### [Problem details]
Exactly reproduce each entry, leaving out nothing.

### [Supplied entries]

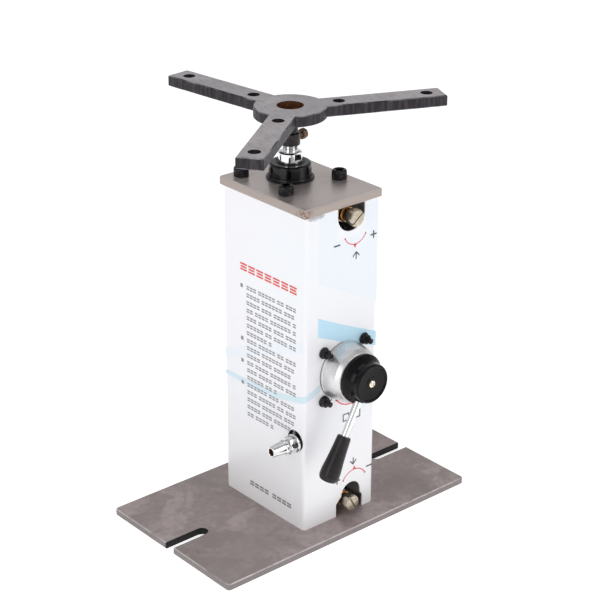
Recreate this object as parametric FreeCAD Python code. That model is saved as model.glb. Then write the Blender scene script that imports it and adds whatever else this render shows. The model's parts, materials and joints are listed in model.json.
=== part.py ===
import FreeCAD, Part
import math
import os

# Air-powered lifting jack: a steel base plate, a tall sheet-metal column with a
# square tie-rod cylinder inside it, a top plate, and a three-armed head on the
# piston rod.  A hand valve on the front face sends air to either cylinder port
# through a speed controller.
#
# Frame: millimetres, +Z up, origin at the centre of the base plate's underside,
# +X along the base plate's long side, -Y out of the face that carries the valve.
# The rod is fully retracted.

Vec = FreeCAD.Vector
UP = Vec(0, 0, 1)
RIGHT = Vec(1, 0, 0)
LEFT = Vec(-1, 0, 0)
FRONT = Vec(0, -1, 0)
BACK = Vec(0, 1, 0)
DOWN = Vec(0, 0, -1)
LOWER_ARM = Vec(-math.sqrt(0.5), 0, math.sqrt(0.5))

# ------------------------------------------------------------ driving sizes
# base plate
base_length = 340.0
base_width = 200.0
base_thickness = 8.0
base_corner_r = 4.0
base_slot_width = 14.0
base_slot_depth = 50.0
plate_chamfer = 1.0

# cylinder
stroke = 250.0
bore_d = 80.0
barrel_wall = 3.0
cap_side_margin = 14.0       # cap side minus bore
cap_height = 34.0
cap_corner_r = 7.0
barrel_seat = 5.0            # how deep the barrel sits in each cap
piston_height = 38.0
piston_end_gap = 1.0
tie_rod_d = 10.0
tie_rod_inset = 8.0          # bore minus tie-rod pitch
tie_nut_d = 16.0
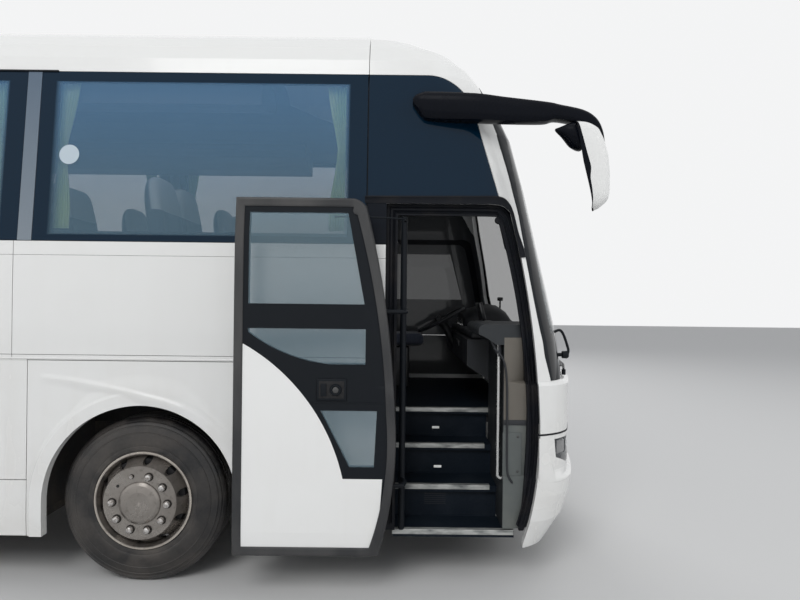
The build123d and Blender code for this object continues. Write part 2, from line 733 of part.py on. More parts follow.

### [Solution for this task]
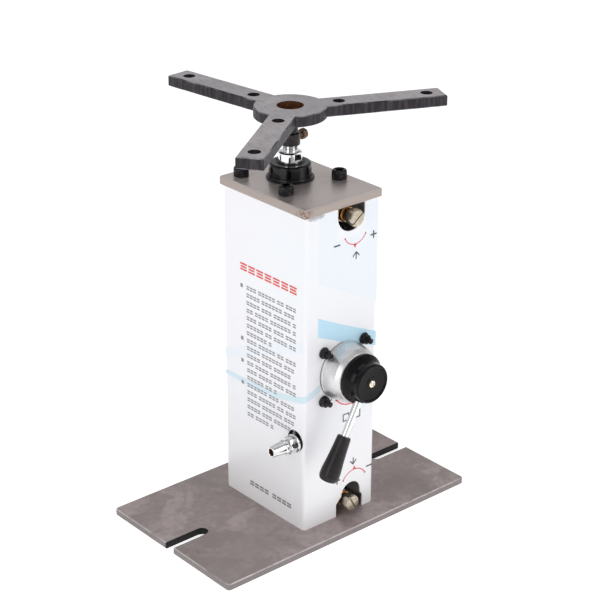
Recreate this object as parametric FreeCAD Python code. That model is saved as model.glb. Then write the Blender scene script that imports it and adds whatever else this render shows. The model's parts, materials and joints are listed in model.json.
=== part.py ===
import FreeCAD, Part
import math
import os

# Air-powered lifting jack: a steel base plate, a tall sheet-metal column with a
# square tie-rod cylinder inside it, a top plate, and a three-armed head on the
# piston rod.  A hand valve on the front face sends air to either cylinder port
# through a speed controller.
#
# Frame: millimetres, +Z up, origin at the centre of the base plate's underside,
# +X along the base plate's long side, -Y out of the face that carries the valve.
# The rod is fully retracted.

Vec = FreeCAD.Vector
UP = Vec(0, 0, 1)
RIGHT = Vec(1, 0, 0)
LEFT = Vec(-1, 0, 0)
FRONT = Vec(0, -1, 0)
BACK = Vec(0, 1, 0)
DOWN = Vec(0, 0, -1)
LOWER_ARM = Vec(-math.sqrt(0.5), 0, math.sqrt(0.5))

# ------------------------------------------------------------ driving sizes
# base plate
base_length = 340.0
base_width = 200.0
base_thickness = 8.0
base_corner_r = 4.0
base_slot_width = 14.0
base_slot_depth = 50.0
plate_chamfer = 1.0

# cylinder
stroke = 250.0
bore_d = 80.0
barrel_wall = 3.0
cap_side_margin = 14.0       # cap side minus bore
cap_height = 34.0
cap_corner_r = 7.0
barrel_seat = 5.0            # how deep the barrel sits in each cap
piston_height = 38.0
piston_end_gap = 1.0
tie_rod_d = 10.0
tie_rod_inset = 8.0          # bore minus tie-rod pitch
tie_nut_d = 16.0
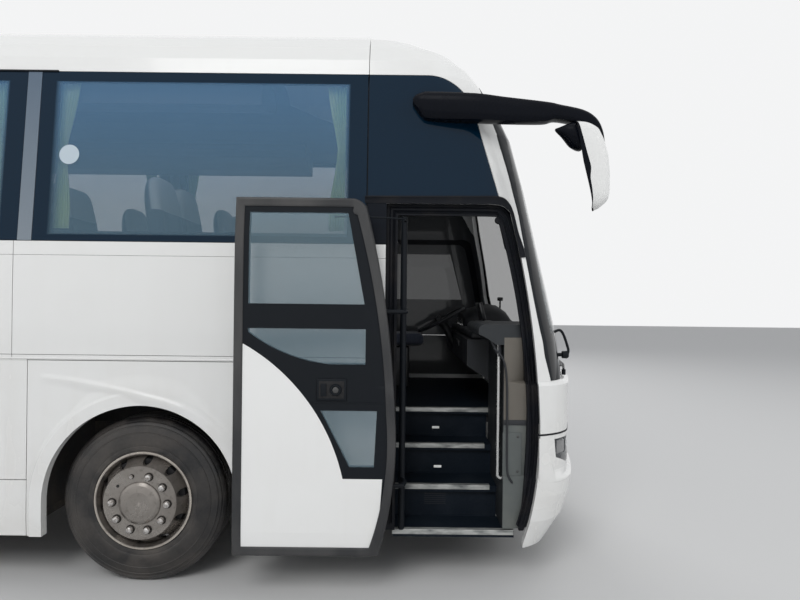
The build123d and Blender code for this object continues. Write part 2, from line 733 of part.py on. More parts follow.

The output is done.